La dimensión de la seguridad pública en la agenda regional, con impacto sobre las políticas externas y de defensa, pone en evidencia que los tiempos de Contadora ya no volverán. Con el fin de la Guerra Fría, la insurgencia fue transfigurada y el Estado de Derecho se tornó en el único territorio legítimo para promover el cambio social. Esta constatación implica especial responsabilidad de los países de la región que disponen de sistemas democráticos con instituciones capaces de diferenciar entre los métodos e instrumentos que garantizan la seguridad pública de aquellos que protegen de las amenazas externas.

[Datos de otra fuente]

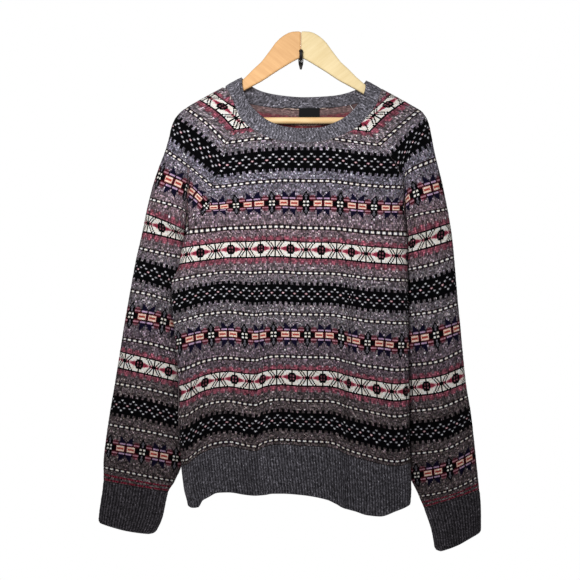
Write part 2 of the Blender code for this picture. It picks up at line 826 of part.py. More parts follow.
def make_hanger(wood):
    """Two flat wooden halves that meet in the middle, and a round bar let into both arms."""
    xs = np.concatenate([np.linspace(0, 60, 9), np.linspace(70, HANGER_TOP["x"][-1], 11)])
    top = [(x, float(smooth(x, HANGER_TOP["x"], HANGER_TOP["up"]))) for x in xs]
    under = [(x, float(smooth(x, HANGER_UNDER["x"], HANGER_UNDER["up"]))) for x in xs]
    tip = [(204.6, -98.5), (205.4, -104.0), (204.4, -109.8)]
    arm = top + tip + under[::-1]
    arm = [(max(x, HANGER_JOINT / 2), up) for x, up in arm]
    bar_hole = bar_cylinder("bar_hole", BAR_RADIUS + BAR_CLEAR, BAR_REACH + BAR_CLEAR)
    CUTTERS.objects.link(bar_hole)
    bar_hole.hide_render = True
    bar_hole.display_type = "WIRE"
    for name, side in (("hanger_half_left", -1), ("hanger_half_right", 1)):
        mesh = outline_mesh(name, [(side * x, up) for x, up in arm][::side], HANGER_THICK)
        half = place_object(name, mesh, wood)
        half.location.y = HANGER_Y * MM
        edges = half.modifiers.new("rounded_edges", "BEVEL")
        edges.width = HANGER_BEVEL * MM
        edges.segments = 2
        edges.limit_method = "ANGLE"
        edges.angle_limit = math.radians(60)
        hole = half.modifiers.new("bar_hole", "BOOLEAN")
        hole.operation = "DIFFERENCE"
        hole.object = bar_hole
    bar = bar_cylinder("trouser_bar", BAR_RADIUS, BAR_REACH)
    PARTS.objects.link(bar)
    bar.data.materials.append(wood)


def bar_cylinder(name, radius, reach):
    """A cylinder along X through the hanger's arms."""
    mesh = bpy.data.meshes.new(name)
    build = bmesh.new()
    bmesh.ops.create_cone(
        build, cap_ends=True, segments=20, radius1=radius * MM, radius2=radius * MM, depth=2 * reach * MM
    )
    build.to_mesh(mesh)
    build.free()
    ob = bpy.data.objects.new(name, mesh)
    ob.rotation_euler = (0, math.pi / 2, 0)
    ob.location = (0, HANGER_Y * MM, -BAR_DOWN * MM)
    return ob


def make_hook(iron):
    """A narrow plate on the wall, an arm under the hanger's middle, and a tip turned up in front of the wood."""
    plate = [(-4, 11), (4, 11), (4.6, 4), (4, -3), (1.6, -12), (-1.6, -12), (-4, -3), (-4.6, 4)]
    mesh = outline_mesh("wall_hook", plate[::-1], HOOK_PLATE)
    hook = place_object("wall_hook", mesh, iron)
    hook.location.y = -HOOK_PLATE / 2 * MM

    bend = 7.0
    corner = (HOOK_REACH - bend, HOOK_ARM_UP + bend)
    turn = np.linspace(-math.pi / 2, 0, 6)
    line = [(1.0, HOOK_ARM_UP), (25.0, HOOK_ARM_UP)]
    line += [(corner[0] + bend * math.cos(a), corner[1] + bend * math.sin(a)) for a in turn]
    line += [(HOOK_REACH, HOOK_TIP_UP - 0.5)]
    curve = bpy.data.curves.new("hook_arm", "CURVE")
    curve.dimensions = "3D"
    curve.bevel_depth = HOOK_RADIUS * MM
    curve.bevel_resolution = 3
    curve.use_fill_caps = True
    spline = curve.splines.new("POLY")
    spline.points.add(len(line) - 1)
    for point, (out, up) in zip(spline.points, line):
        point.co = (0, -out * MM, up * MM, 1)
    arm_curve = bpy.data.objects.new("hook_arm_curve", curve)
    PARTS.objects.link(arm_curve)
    arm = bpy.data.objects.new("hook_arm", curve_to_mesh(arm_curve, "hook_arm"))

    knob_mesh = bpy.data.meshes.new("hook_knob")
    build = bmesh.new()
    bmesh.ops.create_uvsphere(build, u_segments=16, v_segments=10, radius=HOOK_KNOB * MM)
    build.to_mesh(knob_mesh)
    build.free()
    knob = bpy.data.objects.new("hook_knob", knob_mesh)
    knob.location = (0, -HOOK_REACH * MM, HOOK_TIP_UP * MM)
    for piece in (arm, knob):
        CUTTERS.objects.link(piece)
        piece.hide_render = True
        piece.display_type = "WIRE"
        join = hook.modifiers.new("join_" + piece.name, "BOOLEAN")
        join.operation = "UNION"
        join.object = piece


for old in list(bpy.data.objects):
    bpy.data.objects.remove(old)
PARTS = bpy.data.collections.new("fair_isle_jumper")
CUTTERS = bpy.data.collections.new("cutters")
for collection in (PARTS, CUTTERS):
    bpy.context.scene.collection.children.link(collection)

stranded_knit = paint("stranded_knit", (0.36, 0.34, 0.35), 0.9)
ribbed_knit = paint("ribbed_knit", (0.33, 0.33, 0.35), 0.9)
label_tape = paint("label_tape", (0.06, 0.06, 0.07), 0.6)
pale_wood = paint("pale_wood", (0.93, 0.74, 0.52), 0.5)
black_iron = paint("black_iron", (0.05, 0.04, 0.04), 0.5)

make_panels(stranded_knit)
make_sleeves(stranded_knit)
make_hem_ribs(ribbed_knit)
make_cuffs(ribbed_knit)
make_neckband(ribbed_knit)
make_label(label_tape)
make_hanger(pale_wood)
make_hook(black_iron)
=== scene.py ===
# %% [markdown]
# # A fair isle jumper on a wooden hanger
#
# This notebook dresses a finished CAD model. The CAD already holds the garment as plain walls: front,
# back, two raglan sleeves, hem, cuffs and neckband, with a flat hanger and a wall hook. Here each wall
# becomes knitting, with every stitch in its place, and the wood, the iron and the label get their finish.
# Nothing from the CAD is moved.

# %% Load the frame
import math

import bmesh
import bpy
import numpy as np
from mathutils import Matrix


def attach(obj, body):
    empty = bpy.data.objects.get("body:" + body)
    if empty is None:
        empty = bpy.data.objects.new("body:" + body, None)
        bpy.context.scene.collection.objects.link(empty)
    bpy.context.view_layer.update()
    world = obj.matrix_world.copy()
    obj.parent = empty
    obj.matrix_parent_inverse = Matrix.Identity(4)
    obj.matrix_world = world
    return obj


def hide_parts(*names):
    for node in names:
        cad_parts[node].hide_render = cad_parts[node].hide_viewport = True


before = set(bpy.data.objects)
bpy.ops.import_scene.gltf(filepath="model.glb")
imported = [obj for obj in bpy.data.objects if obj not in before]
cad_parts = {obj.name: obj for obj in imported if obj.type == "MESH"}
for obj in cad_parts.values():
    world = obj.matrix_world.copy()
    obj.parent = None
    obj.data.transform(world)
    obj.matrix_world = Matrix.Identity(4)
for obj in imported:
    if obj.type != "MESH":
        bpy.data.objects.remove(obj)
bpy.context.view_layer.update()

MM = 0.001
SIDES = {-1: "left", 1: "right"}
SHEETS = {-1: "front", 1: "back"}
chance = np.random.default_rng(1906)

# %% [markdown]
# ## Reading a pattern
#
# A knitter works from short tables, and so do we. Each table is written out as text with a name over every
# column. Between its rows we need values that run smoothly and never overshoot, or the cloth would ripple
# where the pattern says it is flat. "down" is always the distance below the wall fixing, in millimetres. A
# side is -1 for left and 1 for right, a sheet -1 for the front and 1 for the back.

# %% Tables and the curves between their rows
def columns(text):
    names, *rows = [line.split() for line in text.strip().splitlines()]
    return {name: np.array([float(row[i]) for row in rows]) for i, name in enumerate(names)}


def smooth(at, xs, ys):
    """ys over rising xs, joined by a curve that doesn't overshoot."""
    at = np.clip(at, xs[0], xs[-1])
    step = np.diff(xs)
    rise = np.diff(ys) / step
    before, after = rise[:-1], rise[1:]
    same_way = before * after > 0
    total = np.where(same_way, before + after, 1.0)
    inner = np.where(same_way, 2 * before * after / total, 0.0)
    slope = np.concatenate([rise[:1], inner, rise[-1:]])
    k = np.clip(np.searchsorted(xs, at, side="right") - 1, 0, len(xs) - 2)
    t = (at - xs[k]) / step[k]
    start = ys[k] * (1 + 2 * t) + slope[k] * step[k] * t
    end = ys[k + 1] * (3 - 2 * t) + slope[k + 1] * step[k] * (t - 1)
    return start * (1 - t) ** 2 + end * t * t


def read(table, name, at):
    """A column of a table, read between the rows of its first column."""
    return smooth(at, next(iter(table.values())), table[name])


def ease(t):
    t = np.clip(t, 0, 1)
    return t * t * (3 - 2 * t)


def spread(count=420):
    """Shares from 0 to 1, close together at both ends, where the cloth turns."""
    return (1 - np.cos(np.linspace(0, math.pi, count))) / 2

# %% [markdown]
# ## How the jumper hangs
#
# On a flat hanger a jumper is two sheets of cloth that meet along its outline. The ridge table gives the
# outline over the hanger's arms, the outer table the sleeves' outer edges below it. The depth table says
# how far each sheet stands in front of or behind the middle, and the crease table where the body folds in
# towards the sleeves.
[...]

Al mismo tiempo que el contenido de la agenda se modificó, también se alteró la composición de los actores. La diplomacia representa apenas una de tantas dimensiones presentes en este escenario, que además carece de un locus institucional adecuado. Actualmente, un proceso de negociación regional que involucra la violación de la integridad territorial, movimientos transfronterizos de fuerzas insurgentes, rivalidades interestatales y negociaciones bi, tri y multilaterales comprende coordinar intereses, percepciones y presiones de un vasto abanico de actores entre los cuales se destacan mandatarios, ministros de Relaciones Exteriores, Defensa e Interior, partidos políticos, organizaciones sociales y sectores intelectuales.